Saturday, 29 February 2020

A Ladin Saint in Imperial China

Father (later Saint) Joseph Freinademetz, seated, with fellow missionaries
From Abtei (now Badia) one of the five Ladin speaking communes in the Gardetal (now Val Badia), in South Tirol, to villages in China, Joseph Freinademetz, (1852-1908), canonized as a Saint in 2003. In 1879, he left Europe for Sai Kung, a fishing and farming community that was then part of Imperial China.  Many in the region never really took kindly to being handed over as part of a scramble for control by European countries after China was weakened in the first Sino-Japanese war. Another connection between the Südtirol and South China!  St. Joseph Freinademetz is still an example for the modern world, now rapidly disintegrating into racism and hysteria. But a true Christian should believe that all men are equal in the eyes of God. “The only language that everyone understands is the language of love” he wrote. "I love China and the Chinese. I want to die among them and be laid to rest among them.....In heaven I will be a Chinese.” In 1880, Father Freinademetz was sent to a much larger mission in Shandong (where this photo may have been taken), where he died, twenty eight years later, of typhus, in January 1908.

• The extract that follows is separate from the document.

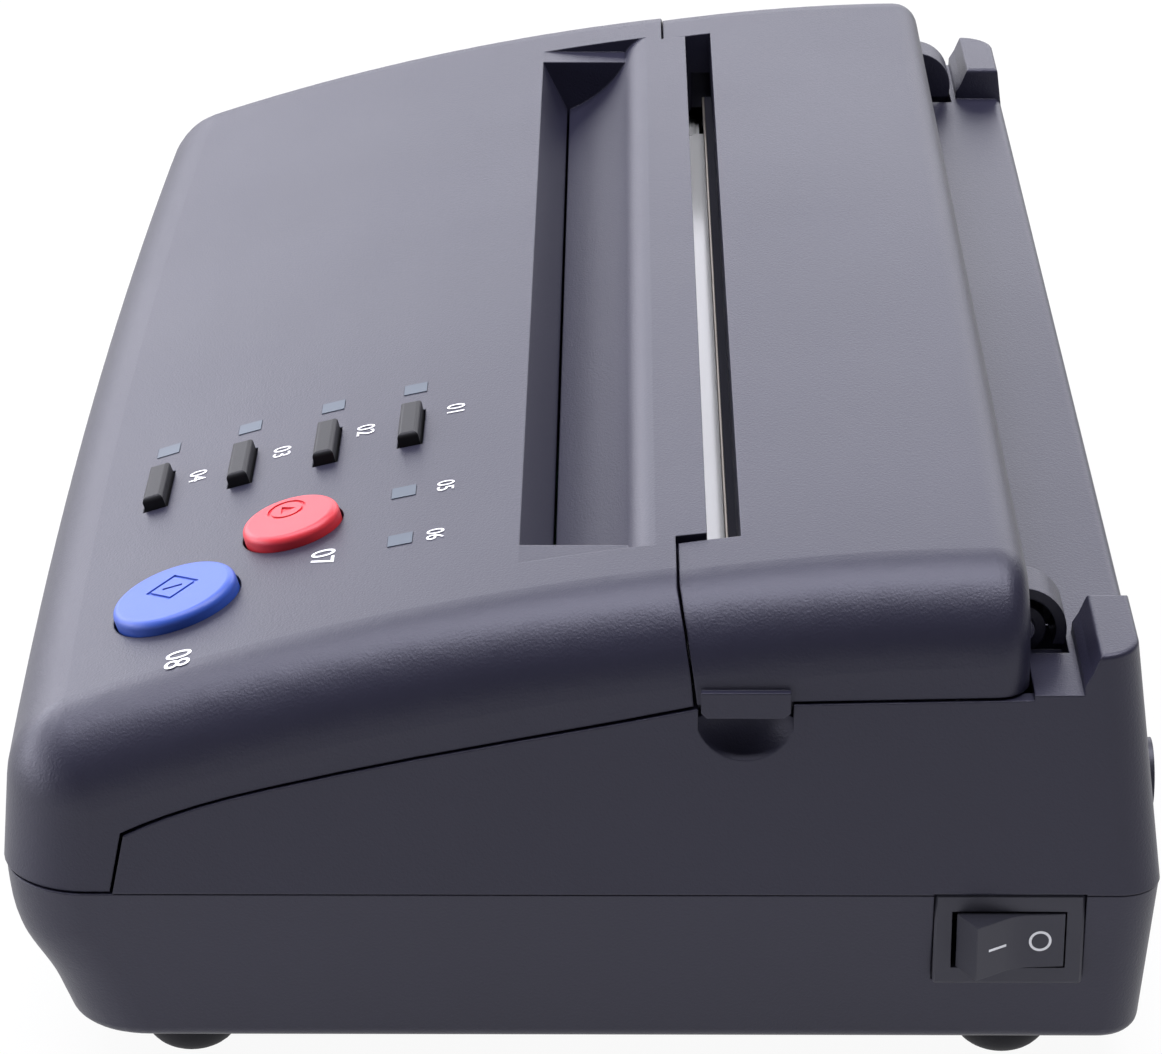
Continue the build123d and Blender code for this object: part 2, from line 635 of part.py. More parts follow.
IDLER_Y = (SCAN_Y + PLATEN_Y) / 2
IDLER_REACH = GEAR_MODULE * (ROLLER_TEETH + IDLER_TEETH) / 2
IDLER_Z = ROLLER_Z - math.sqrt(IDLER_REACH**2 - (PLATEN_Y - IDLER_Y) ** 2)
MOTOR_REACH = GEAR_MODULE * (PINION_TEETH + IDLER_TEETH) / 2
MOTOR_ANGLE = math.radians(195)
MOTOR_Y = IDLER_Y + MOTOR_REACH * math.cos(MOTOR_ANGLE)
MOTOR_Z = IDLER_Z + MOTOR_REACH * math.sin(MOTOR_ANGLE)
GEAR_OUT = GEAR_IN - GEAR_W


def gap_facing(teeth, own_angle, idler_angle, idler_gap):
    """Phase of a gear whose tooth fills the idler's gap, or whose gap takes its tooth.

    own_angle points from this gear's centre to the idler, idler_angle back again.
    """
    idler_pitch = 2 * math.pi / IDLER_TEETH
    past_gap = (idler_angle - idler_gap) / idler_pitch
    share = past_gap - math.floor(past_gap)
    return own_angle - (0.5 - share) * 2 * math.pi / teeth


def roller_gear(y):
    to_idler = math.atan2(IDLER_Z - ROLLER_Z, IDLER_Y - y)
    phase = gap_facing(ROLLER_TEETH, to_idler, to_idler + math.pi, 0.0)
    return spur_gear(ROLLER_TEETH, y, ROLLER_Z, phase, SHAFT_R, GEAR_OUT, GEAR_W)


# ---------------------------------------------------------------- feed mechanism
def side_plate():
    """Sheet steel cheek with a foot, holding the bushes."""
    outline = [(6, PAN_Z), (48, PAN_Z), (48, 33), (60.5, 41), (60.5, 52), (56.5, 57), (26, 57), (6, 50)]
    plate = poly_x(outline, PLATE_X, PLATE_X + PLATE_T)
    foot = span(PLATE_X - 9, PLATE_X + PLATE_T, 6, 48, PAN_Z, PAN_Z + PLATE_T)
    plate = plate + foot
    for x, y in FRAME_SCREWS[2:]:
        plate = plate - rod_z(1.4, x, y, PAN_Z - 1, PAN_Z + 3)
    for y in (SCAN_Y, PLATEN_Y):
        plate = plate - rod_x(BUSH_R, 110, 120, y, ROLLER_Z)
    return plate - rod_x(2.0, 110, 120, 19.5, 54.2)


def build_left_plate():
    plate = mirror(side_plate(), Plane.YZ)
    plate = plate - rod_x(2.0, -120, -110, IDLER_Y, IDLER_Z)
    return plate - rod_x(5.0, -120, -110, MOTOR_Y, MOTOR_Z)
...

Tien Chu Tong, photo by Isaac Wong
Sai Kung was no backwater, even in the 19th century. The fishing community had links with other villages around Mirs Bay, further to the north, where Catholic missions were active from fairly early on.  To quote Catholic Heritage in Hong Kong "In 1864, the PIME priests, particularly Fr. S Volonteri and Fr. G Origo came along and started their evangelization and pasturing services amongst the locals. In 1866, 7 villagers were baptized in autumn by Fr. G Origo, while 33 members of the Chan family were baptized in Christmas by Fr. S Volonteri . Local Catholics donated a vacant site for construction of a chapel and school, dedicated to St. Joseph as their patron. In 1875, the villagers on the entire island were baptized".... "There were also three other active religious communities in Sai Kung during the same period, namely in Tai Long Wan, Che Kang and Shum Chung. Priests used to visit farmers and fishermen staying in remote village clusters to promote catholic faith and pastoral work." Father Freiandemetz regularly said Mass in Yim Tim Tsai, travelling by sampan or small junk.  He is commemorated in a statue in the parish church of St. Joseph's, (named after his patron saint) completed in 1890.  Though most of the villagers moved to the city or emigrated abroad (mostly to Ireland), its heritage is being preserved by the former villagers and the government. The Church is now a place of pilgrimage for Chinese Catholics. There are strict controls over building and restoration, to preserve as much of its former character. The saltpans, which gave the village its name still produce salt, sold as souvenirs.

Yim Tim Tsai played a role in my own life.  My father used to hike in the area, and built his own boat in our backyard in the 1950's so he could explore the area by sea. It's now a UNESCO designated Geopark, with unique geological formations, basalt cliffs and strangely shaped rocks, many of which you can't reach by walking and are too enlosed for larger vessels to approach.  when we were kids, we took it all for granted. We assumed all families snorkelled in coral reefs and kept live coral at home. Streng verboten today ! We used to visit Yim Tsim Tsai all the time. While my dad and uncle talked to the village elders, we'd play with the kids and dogs.  My uncle, who spoke Hakka,  told me that there was some connection too between the village and his father, who owned a boat (seized from the German Navy in 1914) and knew the area well.  By that time, a permanent priest was lived in the village. In this photo, taken early 1970, my Dad is rowing to the island with his eldest brother. Photo by fifth brother on a bigger boat.  My Dad used to go shooting pigeons in the woods that cover the hills on the island. He used to make the traditional Macau dish, game pie.  He's taking his brother, to go look. Notice the kids who know who they are, esp. the kid grinning !  Where is he now ? And notice what might be nappies on the small junk, which looks lived in. The pier is still there, modernized but recognizably the same. 

1 comment:

R.E. Xavier said...

A fascinating story. The dedication of these priests and the response they received from people in the villages is inspiring. Thank you for sharing.